After completing his doctorate, he joined the police force in Hamburg-Altona in September 1922 before transferring to Dresden in May 1923. As a close ally of Erich Zeigner, the Saxon Prime Minister, he rose very quickly through the ranks, eventually becoming one of Zeigner's key advisors on security policy. As a left-wing republican advisor to the Saxon government he was able to fill many important positions with fellow republicans and prepared the force for strikes and unrest in a way that defused the situation. Schützinger managed to achieve the rank of Colonel before he was moved into reserve following the collapse of Zeigner's government. He retired from the police force in 1925.

== Reichsbanner Schwarz-Rot-Gold ==
The Reichsbanner Schwarz-Rot-Gold movement began in 1924 with the aim of acting as a non-violent organisation that protected the new Weimar constitution from attacks on both sides of the political divide. Schützinger had expressed similar ideas as early as 1922 when he was still in Munich, eventually working his way up to the Reich Committee in 1929. He became one of the movement's most popular speakers, campaigning in favour of the Reichbanner's political education schemes. He defended the movement from the Left and Right, arguing against the stab-in-the-back myth and opposing criticism that the movement was made of 'Sunday Republicans' who lacked any zeal for reform.

Having been involved in publishing since at least the days of Die Waffen Hoch! and journalism since 1920, 1925 was the year that Schützinger began to take on more senior roles within the industry.

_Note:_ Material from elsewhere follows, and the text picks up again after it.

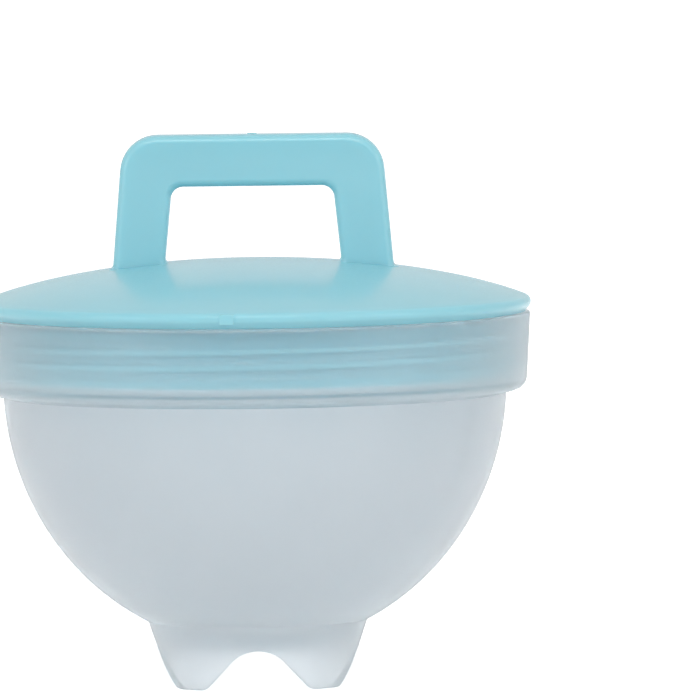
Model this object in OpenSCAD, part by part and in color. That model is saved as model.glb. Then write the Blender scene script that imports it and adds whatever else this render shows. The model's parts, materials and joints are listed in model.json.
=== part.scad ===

Moving to Berlin, he became the editor of Sozialdemokratische Korrespondenz ('Social Democratic Correspondence') and Republikanische Korrespondenz ('Republican Correspondence') - press services that provided regional and SPD papers with articles.

== Third Reich and World War Two ==
Despite his membership of the SDP and opposition to groups that tried to violently overthrow the Weimar Republic, Schützinger supported the Nazis in the November 1933 elections calling on 'all former Reichsbanner members and Social Democrats' to 'cast their vote, man for man, for the Reich government. He continued in journalism, running a typing office and Der Reporter, until 1936. From then until 1942 he worked in advertising, specifically for Berliner Buch und Zeitungschriften Verlag after which he took a break from publishing. His official support for the new regime had not ended, taking government jobs in the Reich Office for Technical Products and the Reich Ministry of Economics during the war.

== Post-war, death, and legacy ==
When the war ended, Schützinger returned to journalism, leading the commercial editorial department of the Berliner Zeitung until 1948. His political activity was waning, only being briefly involved in the short-lived Forschungsgemeinschaft des Anderen Deutschland ('Research Association of the Other Germany') in 1948, aiming to help the democratisation of Germany after the collapse of the Third Reich. In 1950, he began working as a freelance journalist based in Bonn which he did until his death on 7 May 1962.

Despite his major role within the Reichsbanner movement and in the Zeigner government, Schützinger is not remembered particularly well, with few academics researching his life.